Marel Baldvinsson

Personal information
- Full name: Marel Jóhann Baldvinsson
- Date of birth: 18 December 1980 (age 45)
- Place of birth: Kópavogur, Iceland
- Height: 1.90 m (6 ft 3 in)
- Position: Striker

Youth career
- 1996: Breiðablik

Senior career*
- Years: Team / Apps / (Gls)
- 1997–2000: Breiðablik / 32 / (7)
- 2000–2002: Stabæk / 48 / (10)
- 2002–2006: Lokeren / 56 / (6)
- 2006: Breiðablik / 13 / (11)
- 2006–2007: Molde / 24 / (7)
- 2008: Breiðablik / 19 / (6)
- 2009: Valur / 19 / (3)
- 2010: Stjarnan / 7 / (0)

International career^{‡}
- 1996: Iceland U17 / 4 / (0)
- 1998: Iceland U19 / 7 / (0)
- 1999–2001: Iceland U21 / 5 / (1)
- 2001–2008: Iceland / 17 / (0)

= Marel Baldvinsson =

Icelandic footballer

Marel Jóhann Baldvinsson (born 18 December 1980) is an Icelandic football forward who last played for Stjarnan.

==Club career==
He started his career in Breiðablik, but moved to Norway early in his career. In October 1997, Marel went on trial with Manchester United. After a fruitless trial with Rosenborg BK, he signed with Stabæk with a deal worth 600,000 Euro. In January 2003 he was sold to the Belgian club Lokeren for just half of what Stabæk paid for him, 300,000 Euro, but with a clause giving 25% of the total transition in a later resale.

In 2006, he was forced to cut short his career as a professional footballer due to injury.
He rejoined Breiðablik in his native Iceland. After many impressive displays in the 2006 season, he was recalled into the Icelandic national team to face Spain in August 2006. A few days later he returned to professional football when he signed for Norwegian club Molde, in a deal worth 1,5 million Euro.

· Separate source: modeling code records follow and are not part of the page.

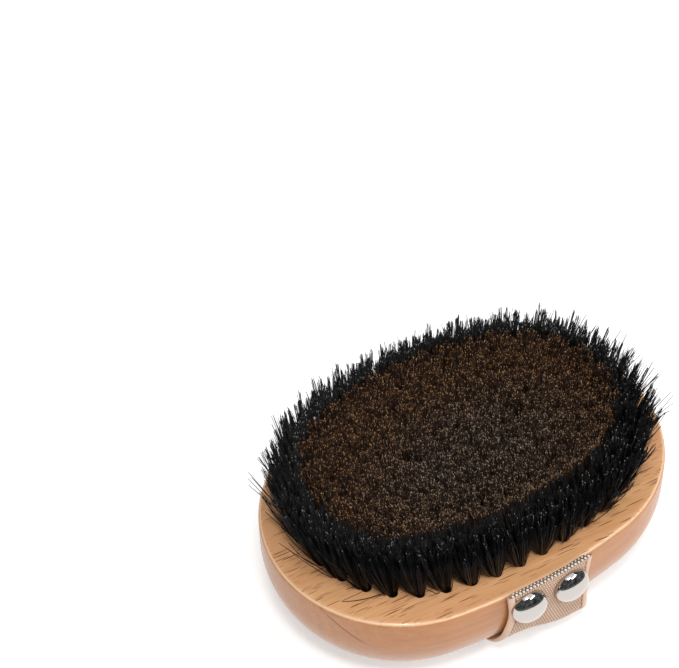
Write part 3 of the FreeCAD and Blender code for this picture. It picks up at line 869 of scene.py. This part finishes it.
def webbing():
    """Woven polyester over rubber: matt, with a faint sheen, and painted shade where it is deep."""
    material, tree, shader = new_material(
        "woven_elastic_webbing", IOR=1.5, Roughness=0.85, Sheen_Weight=0.15, Sheen_Roughness=0.5)
    relief = add_node(tree, "ShaderNodeAttribute", attribute_name="relief")
    # The dark end of this ramp, #4e2c1b, is painted shade in the weave's hollows.
    yarns = add_node(tree, "ShaderNodeValToRGB", {"Fac": relief.outputs["Fac"]},
                     stops=[(0.0, "#4e2c1b"), (0.52, "#efcbb0")])
    place = add_node(tree, "ShaderNodeTexCoord")
    fuzz = add_node(tree, "ShaderNodeTexNoise", {
        "Vector": place.outputs["Object"], "Scale": 1 / FUZZ_SIZE, "Detail": 2.0})
    tone = add_node(tree, "ShaderNodeMapRange", {
        "Value": fuzz.outputs["Fac"], "From Min": 0.3, "From Max": 0.7, "To Min": 0.90, "To Max": 1.06})
    dyed = add_node(tree, "ShaderNodeVectorMath", {
        0: yarns.outputs[0], "Scale": tone.outputs[0]}, operation="SCALE")
    tree.links.new(dyed.outputs[0], shader.inputs["Base Color"])
    nap = add_node(tree, "ShaderNodeBump", {
        "Strength": 0.3, "Distance": 0.04 * MM, "Height": fuzz.outputs["Fac"]})
    tree.links.new(nap.outputs[0], shader.inputs["Normal"])
    return material


webbing_material = webbing()
print("webbing: fuzz %.2f mm across" % (FUZZ_SIZE / MM))

# %% [markdown]
# ## The strap's path
#
# Seen from the end, the strap lies flat under the block, curves up along its rounding
# and runs straight up its side.  Those are two flats and two arcs that meet smoothly,
# so a function can give the place on it for any distance along it.

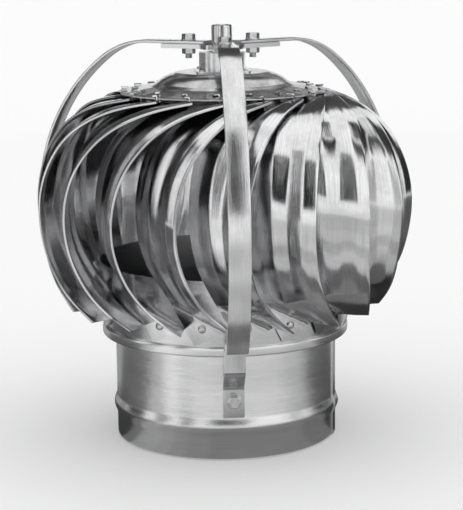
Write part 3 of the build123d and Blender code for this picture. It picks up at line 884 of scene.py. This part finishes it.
def build_stage():
    """Pale floor in a white room, and the screens that the metal mirrors."""
    corners = [(-FLOOR_REACH, -FLOOR_REACH, 0), (FLOOR_REACH, -FLOOR_REACH, 0),
               (FLOOR_REACH, FLOOR_REACH, 0), (-FLOOR_REACH, FLOOR_REACH, 0)]
    stage_sheet("floor", corners, [(0, 1, 2, 3)], FLOOR_GREY)
    world = bpy.data.worlds.new("studio")
    bpy.context.scene.world = world
    world.use_nodes = True
    background = world.node_tree.nodes["Background"]
    background.inputs["Color"].default_value = (1, 1, 1, 1)
    background.inputs["Strength"].default_value = ROOM_STRENGTH
    for number, (azimuths, elevations, grey) in enumerate(SCREENS):
        add_screen(f"flag_{number + 1}", azimuths, elevations, grey,
                   SCREEN_RADIUS - SCREEN_SPACING * number)
    for ring, (radii, tone) in enumerate(FLOOR_RINGS):
        for sector, (azimuths, share) in enumerate(FLOOR_SECTORS):
            add_floor_screen(f"floor_flag_{ring + 1}_{sector + 1}", radii, azimuths,
                             min(BRIGHTEST_SCREEN, tone * share))


def build_camera():
    """Camera at the photograph's viewing angle, a little above the rotor's middle."""
    turn = radians(CAMERA_AZIMUTH)
    place = on_cylinder(CAMERA_DISTANCE, CAMERA_AZIMUTH, CAMERA_HEIGHT)
    aim = Vector((0, 0, AIM_HEIGHT)) + Vector((cos(turn), sin(turn), 0)) * AIM_SIDE
    camera_data = bpy.data.cameras.new("camera")
    camera_data.sensor_fit = "VERTICAL"
    camera_data.sensor_height = SENSOR_HEIGHT
    camera_data.lens = FOCAL_PIXELS * SENSOR_HEIGHT / PICTURE_HEIGHT
    camera = bpy.data.objects.new("camera", camera_data)
    camera.location = place
    look = (aim - place).to_track_quat("-Z", "Y").to_matrix()
    camera.rotation_euler = (look @ Matrix.Rotation(radians(CAMERA_ROLL), 3, "Z")).to_euler()
    bpy.context.scene.collection.objects.link(camera)
    bpy.context.scene.camera = camera


dress_frame()
build_vanes()
build_straps()
build_collar()
build_sleeve()
build_dome()
build_top_tabs()
build_rivets()
build_bolts()
build_spindle()
build_stage()
build_camera()
bpy.context.scene.view_settings.view_transform = "Standard"
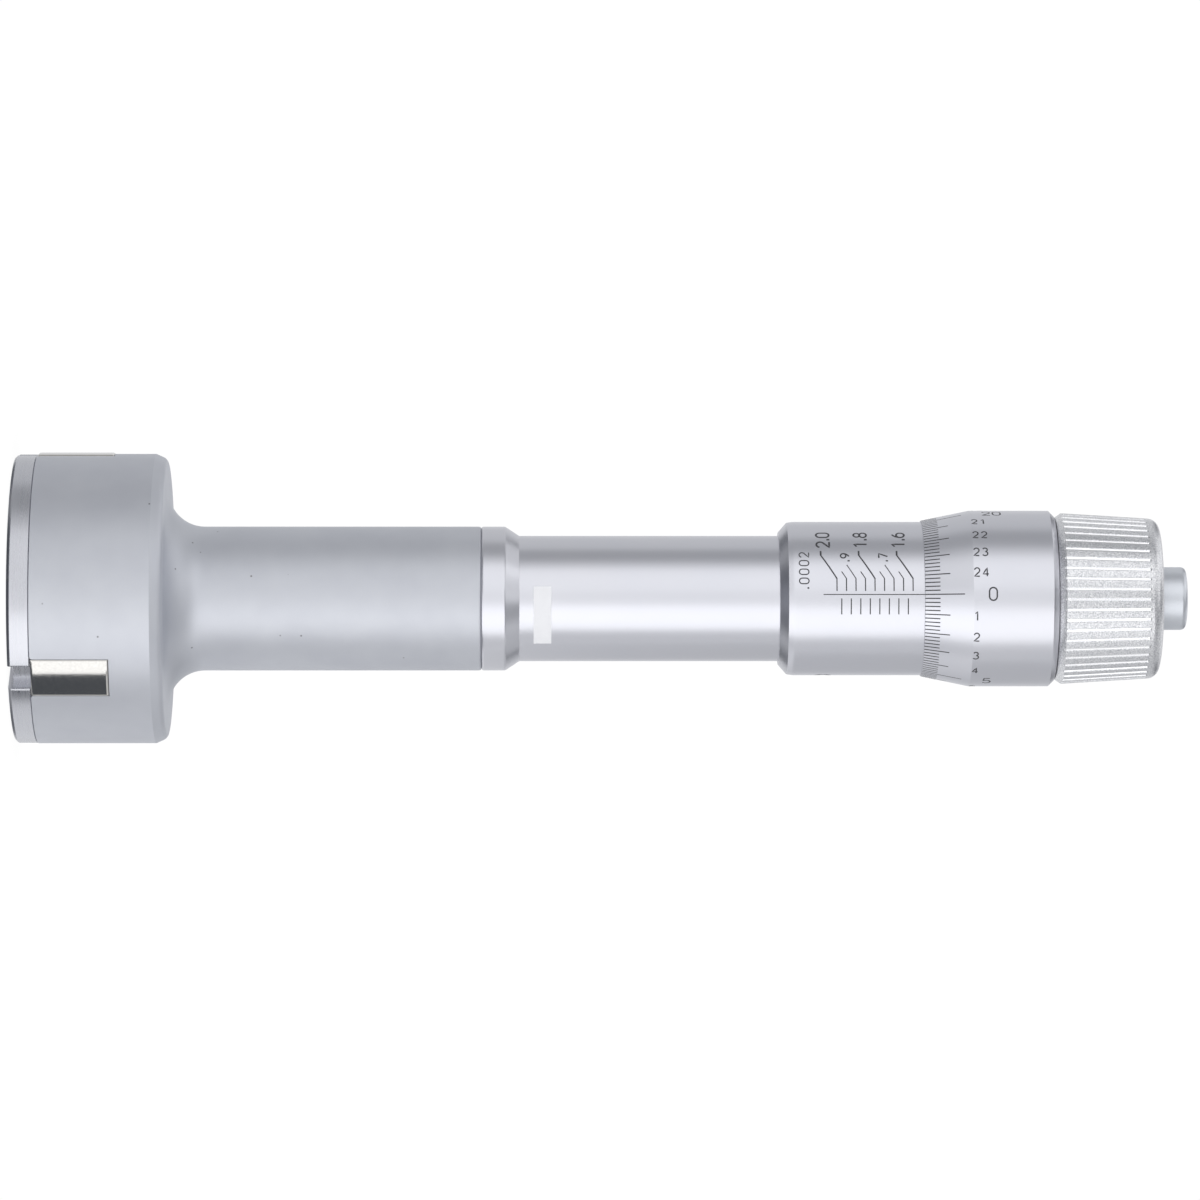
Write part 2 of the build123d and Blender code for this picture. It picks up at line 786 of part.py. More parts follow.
# Ratchet screw: holds the knob on the spindle, and its head is the small rear button
with BuildPart() as ratchet_screw:
    with BuildSketch(Plane.XZ) as section:
        with BuildLine():
            Polyline(
                (0, cup_rear - stub_thread_length),
                (stub_thread_radius, cup_rear - stub_thread_length),
                (stub_thread_radius, cup_rear),
                (stub_shank_radius, cup_rear),
                (stub_shank_radius, stub_front),
                (stub_radius, stub_front),
                (stub_radius, stub_rear),
                (0, stub_rear),
                close=True,
            )
        make_face()
        fillet(section.vertices().sort_by_distance((stub_radius, stub_rear))[0], stub_edge_radius)
    revolve(axis=Axis.Z)
ratchet_screw.part.label = "ratchet_screw"

pieces = [
    measuring_head,
    nose_plate,
    nose_plate_screws,
    measuring_cone,
    guide_bush,
    rod_key,
    push_rod,
    thrust_ball,
    barrel,
    adjusting_nut,
    blank_band,
    scale_sleeve,
    spindle,
    thimble,
    ratchet_base,
    click_ring,
    ratchet_knob,
    ratchet_screw,
]
for piece in pieces:
    export_step(piece.part, f"parts/{piece.part.label}.step")
for spring in [return_spring, ratchet_spring]:
    export_step(spring, f"parts/{spring.label}.step")
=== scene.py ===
from math import cos, pi, radians, sin, sqrt, tan

import bmesh
import bpy
from mathutils import Matrix, Vector


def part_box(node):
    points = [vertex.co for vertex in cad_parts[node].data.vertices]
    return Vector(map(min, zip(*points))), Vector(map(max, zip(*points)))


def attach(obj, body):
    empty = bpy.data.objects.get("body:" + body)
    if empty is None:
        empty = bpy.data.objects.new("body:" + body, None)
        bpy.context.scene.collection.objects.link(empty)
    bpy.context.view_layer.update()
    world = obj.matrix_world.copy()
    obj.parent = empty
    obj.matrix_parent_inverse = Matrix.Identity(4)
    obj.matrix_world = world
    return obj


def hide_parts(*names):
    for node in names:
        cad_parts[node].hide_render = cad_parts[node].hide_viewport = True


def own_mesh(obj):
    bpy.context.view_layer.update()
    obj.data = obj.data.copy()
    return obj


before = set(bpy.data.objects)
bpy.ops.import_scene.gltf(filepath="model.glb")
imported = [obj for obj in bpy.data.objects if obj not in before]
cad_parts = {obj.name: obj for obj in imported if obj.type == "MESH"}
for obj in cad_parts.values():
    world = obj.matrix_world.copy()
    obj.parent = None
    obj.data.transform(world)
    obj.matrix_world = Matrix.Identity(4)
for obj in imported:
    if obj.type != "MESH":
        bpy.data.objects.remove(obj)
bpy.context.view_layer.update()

# Measuring head and neck: one bar of steel, turned, bored for the cone and slotted for the
# anvils, then bead blasted and hard chromed to an even light grey satin. The nose plate
# closes its front and the barrel is pushed into its back.
mm = 0.001
head_back = 20.4
head_taper_start, head_taper_edge, head_taper_radius = 18.85, 0.1, 18.8
head_back_corner = 1.0
neck_radius, neck_fillet, neck_bore_radius = 9.7, 5.0, 7.0
cone_bay_radius, cone_bay_end = 8.065, 26.98
socket_radius, socket_front = 8.47, 56.5
joint_edge = 0.3
anvil_angles = {"a": -54, "b": 66, "c": 186}
slot_half_width, slot_end = 2.9, 13.4
slot_mouth_rounding, slot_mouth_parts = 0.35, 4
pocket_reach, pocket_end = 17.5, 18.45
screw_circle, screw_angles = 12.5, (6, 126, 246)
tapped_radius, tapped_end, tapped_sides = 1.27, 9.0, 24
cutter_front, cutter_inner, mouth_cutter_inner, cutter_outer = 2, 6, 7, 21
land = 0.03
chords_per_mm, fewest_chords, most_chords = 5, 3, 24
weld = 1e-5


def reach(name):
    """The radius, the bottom and the top of a CAD node, in millimetres."""
    low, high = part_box(name)
    return high.y / mm, low.z / mm, high.z / mm


def linear(code):
    """A colour written as sRGB hex, as the linear values that a shader takes."""
    shares = [int(code[i:i + 2], 16) / 255 for i in (0, 2, 4)]
    return [c / 12.92 if c <= 0.04045 else ((c + 0.055) / 1.055) ** 2.4 for c in shares] + [1.0]


def node(tree, kind, settings={}, inputs={}):
    """A shader node with its settings, and its inputs as values or as links."""
    added = tree.nodes.new("ShaderNode" + kind)
    for name, value in settings.items():
        setattr(added, name, value)
    for name, value in inputs.items():
        if isinstance(value, bpy.types.NodeSocket):
            tree.links.new(value, added.inputs[name])
        else:
            added.inputs[name].default_value = value
    return added


def finish(name):
    """A new material, its node tree and the place on the piece that its patterns read."""
    made = bpy.data.materials.new(name)
    made.use_nodes = True
    tree = made.node_tree
    tree.nodes.clear()
    return made, tree, node(tree, "TexCoord").outputs["Object"]


def surface(tree, colour, roughness, relief=None, metallic=1.0):
    """Ends a finish; its relief is a height, a strength and a depth in metres."""
    inputs = {"Base Color": colour, "Roughness": roughness, "Metallic": metallic}
    if relief:
        bump = node(tree, "Bump", {}, dict(zip(("Height", "Strength", "Distance"), relief)))
        inputs["Normal"] = bump.outputs["Normal"]
    shader = node(tree, "BsdfPrincipled", {}, inputs)
    node(tree, "OutputMaterial", {}, {"Surface": shader.outputs["BSDF"]})


def outline(*corners):
    """A closed outline of (radius, height) corners; a third value rounds that corner.

    A narrow land beside each rounding keeps the long faces next to it flat to the light.
    """
    points = []
    for i, corner in enumerate(corners):
        here = Vector(corner[:2])
        if len(corner) == 2:
            points.append(here)
            continue
        radius = corner[2]
        back = (Vector(corners[i - 1][:2]) - here).normalized()
        ahead = (Vector(corners[(i + 1) % len(corners)][:2]) - here).normalized()
        half = back.angle(ahead) / 2
        centre = here + (back + ahead).normalized() * radius / sin(half)
        legs = [here + side * radius / tan(half) - centre for side in (back, ahead)]
        chords = min(most_chords, max(fewest_chords, round(radius * chords_per_mm)))
        points.append(centre + legs[0] + back * land)
        for k in range(chords + 1):
            points.append(centre + legs[0].slerp(legs[1], k / chords) * radius)
        points.append(centre + legs[1] + ahead * land)
    return points


def lathe(points, steps=288):
    """The closed outline turned once round the Z axis."""
    bm = bmesh.new()
    verts = [bm.verts.new((p.x, 0, p.y)) for p in points]
    pairs = zip(verts, verts[1:] + verts[:1])
    edges = [bm.edges.new(pair) for pair in pairs if pair[0].co.x + pair[1].co.x > weld]
    bmesh.ops.spin(bm, geom=verts + edges, cent=(0, 0, 0), axis=(0, 0, 1), angle=2 * pi,
                   steps=steps, use_merge=True)
    bmesh.ops.remove_doubles(bm, verts=bm.verts, dist=weld)
    bmesh.ops.recalc_face_normals(bm, faces=bm.faces)
    return bm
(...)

In 2007, after two seasons at Molde, Marel had his contract terminated. On 30 December 2007 he signed a three-year contract with Breiðablik, starting his third stint at the club. He scored six goals in 19 games for the club and following a dispute with the club's management, reportedly revolving around wages, he left the club on 22 April 2009 and was signed by Valur. He started his career at Valur well, scoring three goals in his first five games, including a late equalizer against Grindavík and a winning goal against local rivals Fram. On 24 March, it was declared that he would join Stjarnan and play with them the following season. He played seven games in the 2010 season but hasn't played football since.

==International career==
Marel made his debut for Iceland in an August 2001 friendly match against Poland, coming on as a substitute for Tryggvi Guðmundsson. He played 17 senior international games in total, as well as 16 times at youth level.